All people, white, black, brown, yellow, etc. understand the process of socialization. There is no inherent challenge there. We learn it through social-psychology. It's called growing up, coming of age. It doesn't get any simpler than that.


Occasionally DiAngelo says something actually factually accurate, like the following:


"Individualism claims that there are no intrinsic barriers to individual success and that failure is not a consequence of social structures but comes from individual character."


"According to the ideology of individualism, race is irrelevant."


This is a truism. Individualism clearly establishes the fact that personal (individual) success is purely based on the initiative, drive, effort and conviction of the individual (character); and it has absolutely nothing to do with race or otherwise. One only gets out of life what they put into it.


The following passage found on page 11 is quite telling, and should have awoken DiAngelo to a truth other than the politically correct garbage she put forth after the fact.


"We gain our understanding of group meaning collectively through aspects of the society around us that are shared and unavoidable: television, movies, news items, song lyrics, magazines, textbooks, schools, religion, literature, stories, jokes, traditions and practices, history, and so on. These dimensions of our culture shape our identities."


"We come to understand who we are by understanding who we are not."


This is true, to a certain extent. Individuals still make their own individual choices (i.e. - free will) based on their character premised on their upbringing. That upbringing plays a very specific and direct role in how an individual turns out in life. And when you have a racial population with a 72% + out of wedlock birth rate (i.e. - fatherless homes), many young boys will become wards of the state via the criminal justice system. More than that, it also accounts for the longstanding epidemic of intraracial violence as well.


For those born without fathers and numerous siblings, and for many without mothers who abandon them to their grandmother or aunt, they have no male role model. Their upbringing is comprised of other female family members as the male members are in and out of correctional institutions; as a result, their male peers are their primary role models. Inspiration that is undoubtedly negative and counterproductive to a positive and prosperous lifestyle. Hence the high rates of incarceration and involvement with the criminal justice among black and brown males in America.


"We cannot understand modern forms of racism if we cannot or will not explore patterns of group behavior and their effects on individuals."


Does this go both ways, DiAngelo? As of late blacks have been making it a point as a group to self-segregate from whites. Why? Because it is what they have been conditioned to do through the divisive racist rhetoric you and your cohorts (white & black) espouse. It is also the very reason why these two young women went on a racist attack upon two white males in the multicultural center on the Arizona State University (ASU) campus. Fortunately for the integrity of the campus and educational environment of ASU, the administration staff saw the blatant reverse racism for what it was and found them guilty of said offense. Despite that just finding, the two women further lambasted ASU for their ruling. A ruling that needs to be upheld, and in all honesty, the girls should be expelled for their follow-up response.

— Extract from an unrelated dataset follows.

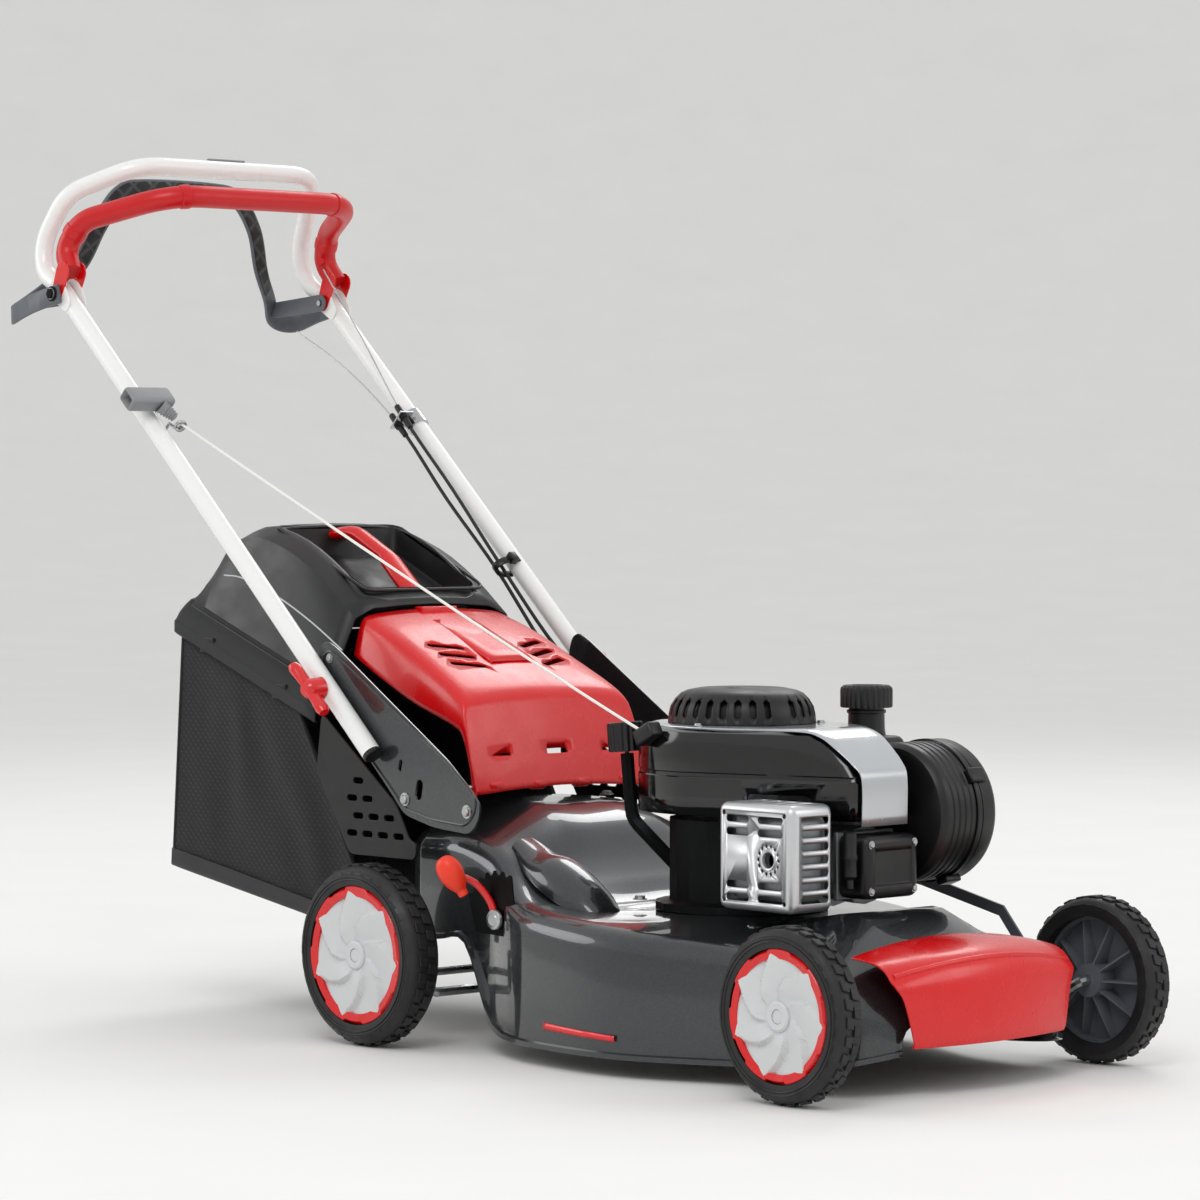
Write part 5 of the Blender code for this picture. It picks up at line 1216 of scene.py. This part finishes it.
# --- handle and controls ---------------------------------------------------------------
HANDLE_UPPER = ((-0.733, 0.228, 0.9740), (-0.742, 0.222, 1.018), (-0.706, 0.210, 1.081),
                (-0.626, 0.148, 1.118))


def band(name, points, faces, width, thickness, inset=0.0):
    """A flat bar with rounded edges along points; faces are the ways its broad side looks."""
    bm = bmesh.new()
    rows = []
    for i, (p, face) in enumerate(zip(points, faces)):
        along = (points[min(i + 1, len(points) - 1)] - points[max(i - 1, 0)]).normalized()
        out = (face - along * face.dot(along)).normalized()
        wide = along.cross(out)
        w, t = width / 2, thickness / 2
        outline = [(-w, -t * 0.4), (-w + t * 0.6, -t), (w - t * 0.6, -t), (w, -t * 0.4), (w, t * 0.4),
                   (w - t * 0.6, t),
                   (-w + t * 0.6, t), (-w, t * 0.4)]
        rows.append([p + wide * a + out * (b + inset) for a, b in outline])
    grid(bm, rows, loop=True, first=True, last=True)
    return from_bmesh(name, bm, 45)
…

Throughout the book DiAngelo makes some really bizarre statements that make absolutely no sense, like this one, for example:


"...tackling group identity also challenges our belief in objectivity. If group membership is relevant, then we don't see the world from the universal human perspective but from the perspective of a particular kind of human.... Thus, reflecting on our racial frames is particularly challenging for many white people, because we are taught that to have a racial viewpoint is to be biased."


In the previous cited example, it is clear that the two female ASU students' group identity was being challenged subjectively rather than objectively; and they both failed to see the world from the universal human perspective. That I get; but what I do not get is if people fail to see the world from that universal perspective, then they are left with "the perspective of a particular kind of human." What the hell does that mean? A... kind of human? This makes absolutely no sense. None whatsoever.